On January 31st 2020, the United Kingdom officially left the European Union and entered into a ‘transition phase’ that would last until 1st January 2021.
As the clock struck midnight, it marked one of the most decisive moments of the country’s history. The Brits had voted to part ways with their biggest political and trade allies, plunging their future into uncertainty and doubt.
One of the communities that has felt the greatest impact is that of international students, who play such an important role in the UK economy – both as students and later in employment. Many UK universities are reliant on international students in a financial sense, for they help fill courses that would otherwise be subject to a lack of applicants.
But what is Brexit? How does it affect international students studying in the UK? Will it be harder to attain a job after Brexit?
What is Brexit? Why did people vote for it?

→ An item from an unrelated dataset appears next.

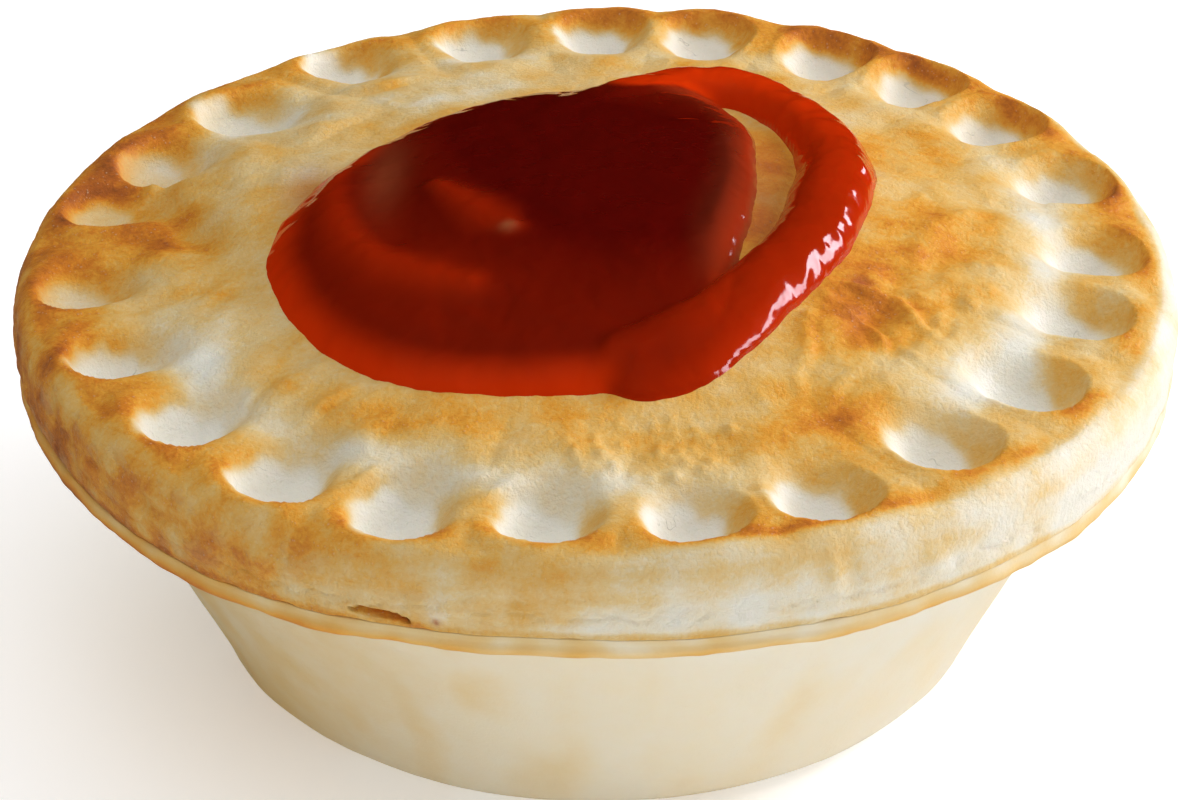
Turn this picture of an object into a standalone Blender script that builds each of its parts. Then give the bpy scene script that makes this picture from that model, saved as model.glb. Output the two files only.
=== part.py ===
"""A round meat pie with a tapered pastry case, a domed lid with a finger-pressed rim, and tomato sauce on top."""

import math

import bmesh
import bpy

MM = 0.001
GAP = 0.3 * MM

# Heights above the foot
CREST_HEIGHT = 41.0 * MM
BAND_HEIGHT = 8.1 * MM
LIP_THICKNESS = 2.1 * MM
DOME_RISE = 7.0 * MM
SHELF_RISE = 0.2 * MM

# Radii
RIM_RADIUS = 60.0 * MM
CREST_RADIUS = 58.5 * MM
SHELF_RADIUS = 54.0 * MM
DOME_RADIUS = 48.0 * MM
WALL_TOP_RADIUS = 55.0 * MM
WALL_SLOPE = 26.5
FOOT_ROUNDING = 4.0 * MM

# Finger presses: azimuth in degrees, distance from the middle in mm, depth in mm, length factor
PRESSES = (
    (187.0, 53.8, 2.0, 0.90),
    (204.0, 53.2, 2.9, 0.95),
    (220.0, 52.6, 2.8, 1.00),
    (235.0, 53.2, 2.9, 1.05),
    (249.5, 53.6, 2.8, 1.05),
    (265.0, 52.6, 2.8, 1.00),
    (280.0, 53.7, 2.7, 0.85),
    (294.0, 53.8, 2.8, 0.95),
    (311.0, 52.2, 2.9, 1.05),
    (328.0, 51.8, 3.1, 1.10),
    (346.0, 52.0, 3.1, 1.10),
    (1.0, 53.0, 2.8, 1.00),
    (18.0, 53.6, 2.6, 0.95),
    (34.5, 54.0, 2.6, 0.95),
    (48.0, 54.2, 2.4, 0.90),
    (61.0, 54.0, 2.4, 0.90),
    (76.5, 53.4, 2.4, 0.90),
    (89.5, 53.4, 2.4, 0.90),
    (104.0, 53.8, 2.4, 0.95),
    (121.0, 55.0, 3.1, 1.00),
    (140.0, 51.8, 2.4, 1.25),
    (155.0, 52.4, 2.1, 1.00),
    (167.0, 53.8, 1.7, 0.80),
)
PRESS_SIDE = 5.5 * MM
PRESS_INWARD = 8.6 * MM
PRESS_OUTWARD = 3.9 * MM
PRESS_LEAN = 1.1 * MM
PRESS_FLOOR = 0.30
PRESS_SPAN = math.radians(17.0)
STEEP_TURN = 0.8
RIDGE_RISE = 0.7 * MM
RIDGE_REACH = 1.25
RIDGE_WIDTH = 0.4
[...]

In June 2016, the United Kingdom voted decisively to leave the European Union after decades of debate. The result came as somewhat of a shock, though many pollsters and political commentators had feared that it would be the case.
The decision presents a range of new challenges for both the UK government and its citizens, but also those seeking to enter and study in the country.

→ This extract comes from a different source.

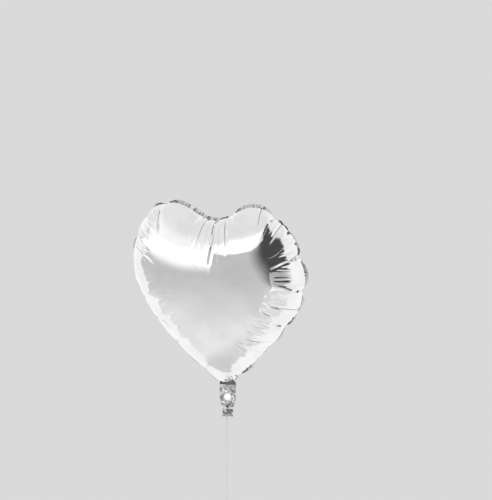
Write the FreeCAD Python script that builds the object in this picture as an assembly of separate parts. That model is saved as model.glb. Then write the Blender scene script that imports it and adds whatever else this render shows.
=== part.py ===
import FreeCAD, Part
import math
import os

# Heart-shaped foil balloon with its filling tail and its tied ribbon. Millimetres, +Z up.
# The origin is at the neck, where the point of the heart meets the tail. The front faces -Y.

V = FreeCAD.Vector

# Heart, measured along its weld line while it is full of gas
heart_width = 357.0        # across the widest place
point_height = 243.0       # neck up to the widest place
lobe_height = 126.0        # widest place up to the tops of the lobes
lobe_spacing = 160.0       # between the tops of the two lobes
cleft_depth = 25.0         # tops of the lobes down to the bottom of the cleft
balloon_depth = 212.0      # front to back
cleft_round = 34.0         # how far the bottom of the cleft runs level
lobe_inside = 28.0         # roundness of a lobe towards the cleft
lobe_outside = 52.0        # roundness of a lobe towards the shoulder
shoulder = 68.0            # roundness above the widest place
flank = 84.0               # roundness below the widest place
point_angle = 47.0         # each side of the point, from the upright
point_reach = 108.0        # straight run of each side up from the point
point_start = (22.0, 8.0)  # where that run starts, beside and above the neck
point_round = 8.0          # roundness of the point itself
axis_lean = 0.075          # sideways lean of the whole heart, per unit of height
lobe_drop = 0.075          # fall of the right lobe, and rise of the left, per unit of width
crown_below = 8.0          # middle of the dome, below the widest place
crown_fill = 1.05          # width of the dome's crown against the outline

# Film, thicker than the real film so that it makes a closed solid
foil = 0.5
valve_film = 0.15
weld_margin = 6.0          # flat welded rim outside the weld line

# Self-closing valve, two films that run from the tail up into the balloon
valve_width = 24.0
valve_rise = 60.0          # above the neck
valve_drop = 42.0          # below the neck
valve_start = 0.3

# Tail
hinge_gap = 0.9            # bare fold between the balloon's rim and the tail's film
tail_width = 34.0
gather_width = 22.0        # where the ribbon gathers it
gather_depth = 4.8
gather_top = 46.5          # below the neck, as are the next four
tie_drop = 50.0
waist_drop = 61.0
tail_length = 69.5
port_drop = 28.0
port_radius = 7.5          # inflation hole in the front foil
waist_width = 24.0
waist_depth = 3.6
roll_width = 22.0          # rolled end of the tail
roll_depth = 5.2

# Ribbon
ribbon_width = 5.0
ribbon_thick = 0.3
tie_thick = 0.6            # a few turns on each other
knot_size = (3.6, 2.3, 2.9)
knot_bite = 0.5            # how far the knot beds into the turns
ribbon_side = -3.0         # the ribbon leaves a little left of the middle
ribbon_clear = 0.3         # behind the turns and the rolled end
fold_gap = 0.6             # bare fold where the ribbon bends fore and aft
joint_clear = 0.3
fold_drop = 70.9           # below the neck, as are the next two
turn_drop = 77.0
end_drop = 266.0
end_knot_radius = 3.0
loop_radius = 15.0
loop_length = 58.0

# Worked out from the sizes above
half_width = heart_width / 2
half_depth = balloon_depth / 2
heart_height = point_height + lobe_height
cleft_height = heart_height - cleft_depth
crown_height = point_height - crown_below
crown_up = crown_fill * (cleft_height - crown_height)
crown_down = crown_fill * crown_height
crown_mean = (crown_down + crown_up) / 2
crown_egg = (crown_down - crown_up) / 2
ribbon_depth = max(gather_depth / 2 + tie_thick, waist_depth / 2, roll_depth / 2) + ribbon_clear
ribbon_middle = ribbon_depth + ribbon_thick / 2


def bezier(a, b, c, d, count):
    """Points along one cubic stretch, its last point left for the next stretch."""
    points = []
    for k in range(count):
        t = k / count
        s = 1 - t
        weights = (s ** 3, 3 * s * s * t, 3 * s * t * t, t ** 3)
        points.append(tuple(sum(w * p[i] for w, p in zip(weights, (a, b, c, d))) for i in (0, 1)))
    return points


def heart_outline():
    """The weld line, clockwise from the cleft, upright and even, as (x, z) pairs."""
    cleft = (0.0, cleft_height)
    top = (lobe_spacing / 2, heart_height)
    wide = (half_width, point_height)
    low = point_start
    angle = math.radians(point_angle)
    reach = (low[0] + point_reach * math.sin(angle), low[1] + point_reach * math.cos(angle))
    bottom = (0.0, hinge_gap)
    right = bezier(cleft, (cleft_round, cleft_height), (top[0] - lobe_inside, heart_height), top, 5)
    above = (half_width, point_height + shoulder)
    right += bezier(top, (top[0] + lobe_outside, heart_height), above, wide, 7)
    right += bezier(wide, (half_width, point_height - flank), reach, low, 8)
    bend = (low[0] - point_round * math.sin(angle), low[1] - point_round * math.cos(angle))
    right += bezier(low, bend, (point_round, hinge_gap), bottom, 3)
    left = [(-x, z) for x, z in reversed(right[1:])]
    return right + [bottom] + left


def skew(x, z):
    """Leans the heart and drops its right lobe; the neck stays where it is."""
    rise = math.sin(math.pi / 2 * min(max(z / heart_height, 0.0), 1.0))
    return x - axis_lean * z, z - lobe_drop * x * rise


def level(outline, turn, inset):
    """The dome's section at an angle above the weld: it shrinks and rounds off to an egg."""
    share = math.sin(turn) ** 2
    section = []
    for x, z in outline:
        dx, dz = x, z - crown_height
        reach = math.hypot(dx, dz)
        egg = crown_mean - crown_egg * dz / reach
        ex = egg * dx / reach * half_width / crown_mean
        ez = egg * dz / reach
        px = math.cos(turn) * ((1 - share) * dx + share * ex)
        pz = math.cos(turn) * ((1 - share) * dz + share * ez)
        keep = 1 - inset / math.hypot(px, pz)
        section.append(skew(px * keep, crown_height + pz * keep))
    return section


def loop_wire(points, y):
    """A smooth closed wire through points, in the plane at depth y."""
    curve = Part.BSplineCurve()
    curve.interpolate(Points=[V(x, y, z) for x, z in points], PeriodicFlag=True)
    return Part.Wire([curve.toShape()])


def dome(outline, side, inset):
    """Half of the inflated shape as a solid; side is -1 for the front and 1 for the back."""
    wires = []
    for degrees in (0, 12, 25, 38, 51, 64, 76, 85):
        turn = math.radians(degrees)
        depth = side * (half_depth - inset) * math.sin(turn)
        wires.append(loop_wire(level(outline, turn, inset), depth))
    return Part.makeLoft(wires, True, False)


def grown(outline, margin):
    """The outline moved outwards by margin."""
    count = len(outline)
    moved = []
    for k, (x, z) in enumerate(outline):
        before, after = outline[k - 1], outline[(k + 1) % count]
        dx, dz = after[0] - before[0], after[1] - before[1]
        size = math.hypot(dx, dz)
        moved.append((x - margin * dz / size, z + margin * dx / size))
    return moved


def slab(x0, x1, y0, y1, z0, z1):
    return Part.makeBox(x1 - x0, y1 - y0, z1 - z0, V(x0, y0, z0))


def panel(side):
    """One foil sheet of the balloon: a thin dome with its flat welded rim."""
    outline = heart_outline()
    rim = loop_wire([skew(x, z) for x, z in grown(outline, weld_margin)], 0)
    plate = Part.Face(rim).extrude(V(0, side * foil, 0))
    plate = plate.cut(slab(-half_width, half_width, -foil, foil, -heart_height, 0))
    sheet = plate.fuse(dome(outline, side, 0.0)).cut(dome(outline, side, foil))
    return sheet.cut(valve_sheet(side, -valve_start, valve_rise))


def valve_sheet(side, z0, z1):
    """One valve film between two heights, leaning with the heart where it is inside it."""
    half = valve_width / 2
    corners = [(-half, z0), (half, z0), (half, z1), (-half, z1)]
    if z1 > 0:
        corners = [(x - axis_lean * z, z) for x, z in corners]
    wire = Part.makePolygon([V(x, 0, z) for x, z in corners + corners[:1]])
    return Part.Face(wire).extrude(V(0, side * valve_film, 0))


def tail_sheet(side):
    """One foil sheet of the tail, from the fold at the neck down to the gathers."""
    top, low = tail_width / 2, gather_width / 2
    fall = gather_top - hinge_gap
    right = Part.BezierCurve()
    right.setPoles([V(top, 0, -hinge_gap), V(top, 0, -hinge_gap - fall * 0.55),
                    V(top, 0, -hinge_gap - fall * 0.8), V(low, 0, -gather_top)])
    left = Part.BezierCurve()
    left.setPoles([V(-p.x, 0, p.z) for p in reversed(right.getPoles())])
    across_low = Part.LineSegment(V(low, 0, -gather_top), V(-low, 0, -gather_top))
    across_top = Part.LineSegment(V(-top, 0, -hinge_gap), V(top, 0, -hinge_gap))
    wire = Part.Wire([c.toShape() for c in (right, across_low, left, across_top)])
    sheet = Part.Face(wire).extrude(V(0, side * foil, 0))
    sheet.translate(V(0, side * valve_film, 0))
    return sheet


def port_hole():
    """Cuts the inflation hole through the front foil only."""
    front = V(0, -foil - valve_film, -port_drop)
    return Part.makeCylinder(port_radius, foil + valve_film, front, V(0, 1, 0))


def bundle(grow):
    """The gathered and rolled end of the tail: ovals joined by straight sides down its length."""
    stations = (
        (gather_top, gather_width, gather_depth),
        (tie_drop + ribbon_width, gather_width, gather_depth),
        (waist_drop, waist_width, waist_depth),
        (tail_length, roll_width, roll_depth),
    )
    wires = []
    for drop, width, depth in stations:
        oval = Part.Ellipse(V(0, 0, 0), width / 2 + grow, depth / 2 + grow).toShape()
        oval.translate(V(0, 0, -drop))
        wires.append(Part.Wire([oval]))
    return Part.makeLoft(wires, True, True)


def ribbon_tie():
    """The turns of ribbon round the gathers."""
    half = ribbon_width / 2
    reach = gather_width
    band = slab(-reach, reach, -reach, reach, -tie_drop - half, -tie_drop + half)
    return bundle(tie_thick).common(band).cut(bundle(0.0))


def ribbon_knot():
    """The knot behind the tail, bedded in the turns."""
    scale = FreeCAD.Matrix()
    scale.scale(*knot_size)
    ball = Part.makeSphere(1.0).transformGeometry(scale)
    y = gather_depth / 2 + tie_thick + knot_size[1] - knot_bite
    ball.translate(V(ribbon_side, y, -tie_drop))
    return ball.cut(bundle(tie_thick))


def strip(z0, z1):
    """A straight flat run of ribbon between two heights."""
    half = ribbon_width / 2
    return slab(ribbon_side - half, ribbon_side + half, ribbon_depth, ribbon_depth + ribbon_thick, z0, z1)


def ribbon_drop():
    """The ribbon's first run, from the knot down behind the rolled end."""
    top = -tie_drop - knot_size[2] / 2
    return strip(-fold_drop + fold_gap / 2, top).cut(ribbon_knot())


def end_knot():
    return Part.makeSphere(end_knot_radius, V(ribbon_side, ribbon_middle, -end_drop))


def ribbon():
    """The long run, rounded at its top so that it can turn sideways, and straight to the knot."""
    axis_start = V(ribbon_side, ribbon_depth, -turn_drop)
    round_end = Part.makeCylinder(ribbon_width / 2, ribbon_thick, axis_start, V(0, 1, 0))
    return strip(-end_drop, -turn_drop).fuse(round_end).removeSplitter().cut(end_knot())


def teardrop(radius, apex):
    """A closed drop outline in the plane X = 0: an apex and two sides that meet an arc."""
    centre = -loop_length + loop_radius
    reach = apex - centre
    lift = radius * radius / reach
    side = math.sqrt(radius * radius - lift * lift)
    peak, foot = V(0, 0, apex), V(0, 0, centre - radius)
    left, right = V(0, -side, centre + lift), V(0, side, centre + lift)
    parts = (Part.LineSegment(peak, right), Part.Arc(right, foot, left), Part.LineSegment(left, peak))
    return Part.Face(Part.Wire([p.toShape() for p in parts]))


def hand_loop():
    """The loop below the end knot, its band as wide as the ribbon."""
    outer = teardrop(loop_radius, 0.0)
    slope = math.sqrt((loop_length - loop_radius) ** 2 - loop_radius ** 2) / (loop_length - loop_radius)
    band = outer.cut(teardrop(loop_radius - ribbon_thick, -ribbon_thick / math.sqrt(1 - slope * slope)))
    loop = band.extrude(V(ribbon_width, 0, 0))
    top = -end_drop - end_knot_radius - joint_clear
    loop.translate(V(ribbon_side - ribbon_width / 2, ribbon_middle, top))
    return loop


nodes = {
    "front_panel": panel(-1),
    "back_panel": panel(1),
    "neck_valve_front": valve_sheet(-1, valve_start, valve_rise),
    "neck_valve_back": valve_sheet(1, valve_start, valve_rise),
    "tail_front_foil": tail_sheet(-1).cut(port_hole()),
    "tail_back_foil": tail_sheet(1),
    "tail_valve_front": valve_sheet(-1, -valve_drop, -hinge_gap),
    "tail_valve_back": valve_sheet(1, -valve_drop, -hinge_gap),
    "tail_rolled_end": bundle(0.0),
    "ribbon_tie": ribbon_tie(),
    "ribbon_knot": ribbon_knot(),
    "ribbon_drop": ribbon_drop(),
    "ribbon_lead": strip(-turn_drop + ribbon_width / 2 + joint_clear, -fold_drop - fold_gap / 2),
    "ribbon": ribbon(),
    "end_knot": end_knot(),
    "hand_loop": hand_loop(),
}

os.makedirs("parts", exist_ok=True)
for name, shape in nodes.items():
    shape.exportStep("parts/" + name + ".step")
    box = shape.BoundBox
    print("%-18s solids %d valid %s volume %.1f mm3 size %.1f %.1f %.1f"
          % (name, len(shape.Solids), shape.isValid(), shape.Volume, box.XLength, box.YLength, box.ZLength))

run = end_drop - turn_drop
print("ribbon run %.1f mm, straight; volume %.2f against section times length %.2f"
      % (run, nodes["ribbon"].Volume, ribbon_width * ribbon_thick * run))
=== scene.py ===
import bpy
import math
import numpy as np
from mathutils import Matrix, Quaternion, Vector
from mathutils.geometry import delaunay_2d_cdt


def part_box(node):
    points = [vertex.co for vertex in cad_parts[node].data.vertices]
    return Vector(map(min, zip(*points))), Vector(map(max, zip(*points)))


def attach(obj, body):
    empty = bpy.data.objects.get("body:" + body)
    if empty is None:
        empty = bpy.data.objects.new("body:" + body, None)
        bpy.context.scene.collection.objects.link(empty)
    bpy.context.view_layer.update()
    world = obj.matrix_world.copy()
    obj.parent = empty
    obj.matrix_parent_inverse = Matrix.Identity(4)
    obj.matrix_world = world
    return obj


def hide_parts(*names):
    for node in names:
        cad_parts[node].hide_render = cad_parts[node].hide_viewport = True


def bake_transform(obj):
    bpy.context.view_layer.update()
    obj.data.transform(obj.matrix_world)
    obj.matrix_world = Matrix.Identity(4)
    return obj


# Heart foil balloon: two film sheets inflated by a small cloth solver, a crumpled filling tail and a ribbon.
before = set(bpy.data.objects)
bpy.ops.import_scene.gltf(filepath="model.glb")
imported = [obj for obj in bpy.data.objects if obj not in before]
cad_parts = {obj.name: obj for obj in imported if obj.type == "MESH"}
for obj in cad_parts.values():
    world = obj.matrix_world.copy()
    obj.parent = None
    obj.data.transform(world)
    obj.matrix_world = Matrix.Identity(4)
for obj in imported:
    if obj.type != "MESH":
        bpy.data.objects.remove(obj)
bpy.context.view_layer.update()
print("frame loaded")

cameraView = {
    "azimuth": 10.0, "elevation": 3.0,  # degrees
    "target": (0.0, 0.0, 0.2),  # middle of the heart
    "distance": 1.438,
    "slide": (0.0376, 0.0761),  # the camera stands this far right of the heart and above it
    "lens": 50.42,
}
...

What is the European Union?
The European Union is a political alliance of 27 European countries; its roots can be traced back to the late 1940s in wake of the aftermath of the second World War.
One of the key aspects of the EU had been its freedom of movement policy, allowing citizens the right to study, work, and live anywhere within the economic area VISA-free. With this now being revoked in the UK on the 1st January 2021, many questions and problems arise.
What changes in relation to my studies?
As a student looking to study in the UK from outside of the European Union, Brexit may actually make your chances of finding a place even easier to some extent.
It is very likely that we will see all international students, both from inside and outside of the EU, applying through the same system, regardless of their home country. As such, students will not be given preferential treatment owing to their European Union citizenship; they will, instead, be forced to compete with those applying from across the globe.
If you are an EU student, though, very little will change – other than there being more competition for places.
VISA-wise, EU students may need to apply for the settlement scheme to ensure they are able to remain in the country in the new year. Those EU students arriving after the 1st January 2020 will need to apply for a full UK student VISA – this is subject to a number of conditions, such as having a guaranteed place at a UK university; proof of funding to be able to study and support yourself; and meeting the relevant language requirements for your level of course (B1 under degree level; B2 degree and above).
With regards to language requirements, we are unlikely to see too many changes. The UK currently already demands a strong grasp of the English language to study – typically B2 for a degree course, though this may be higher at the university’s discretion – and with international students being a main source of funding for many institutions, they are unlikely to want to raise this. Do bear in mind, however, that with more competition for places, some universities may raise their language requirements at their own discretion.
If studying through an Erasmus scheme, much is yet to still be decided on the matter. Many UK universities are fighting hard to remain members of the Erasmus programme, despite their country’s decision to withdraw from all European projects. The vast majority of students are still eligible for the Erasmus grant when studying in the UK/vice-versa.
Will it be harder to get a job after graduating?
One of the key aspects of Brexit is a will to move more towards a points-based immigration system, based on the model currently in use in Australia. As such, graduates from outside of the EU – whether they be from UK or other universities – may actually find that Brexit greatly improves their chances of finding a job on British waters.
The government claim that VISA applications will likely be based far more on qualifications and hard skills rather than country of entry; more consideration will be given to those applying from outside of the European Union than before, making the playing field level for all.
As well, with the UK’s growing need to co-operate individually with countries outside of the European, many companies may actively seek to hire non-EU natives to diversify their workforce in regard to their new challenges.
That being said, do take into account that the UK economy is likely to shrink as a result of Brexit. Many large, international firms have already shifted their head offices from the likes of Manchester, London and Nottingham back onto the continent in aim of remaining under European rule.
The UK will still remain close allies with Europe politically and economically, meaning there will still be plenty of opportunities for EU-natives.
Will I still be able to remain in the UK after graduating?
As of Summer 2021, a new ‘Graduate Route’ scheme is being implemented to allow graduates the opportunity to remain and work in the UK upon completion of their degree. This will be subject to the same rules as before – two years of allowance for bachelors and masters graduates; three years of allowance for PhD graduates.
There will be various charges in relation to your application, such as one for the application itself, but also an Immigration Health Surcharge as a contribution to the National Health Service. More information on these can be found through the government’s website, for these are constantly being updated and changed as updates are made.
Will there be any changes to day-to-day university life?
Absolutely not. After the Coronavirus situation has resolved and UK universities are back to operating normally, it will seem as if very little has changed.
Brexit should by no means pose any worries or concerns to international students looking to come to the UK. There will certainly be more paperwork involved, but be assured that with international students being so important to both the universities themselves and the country as a whole, they will always be welcome.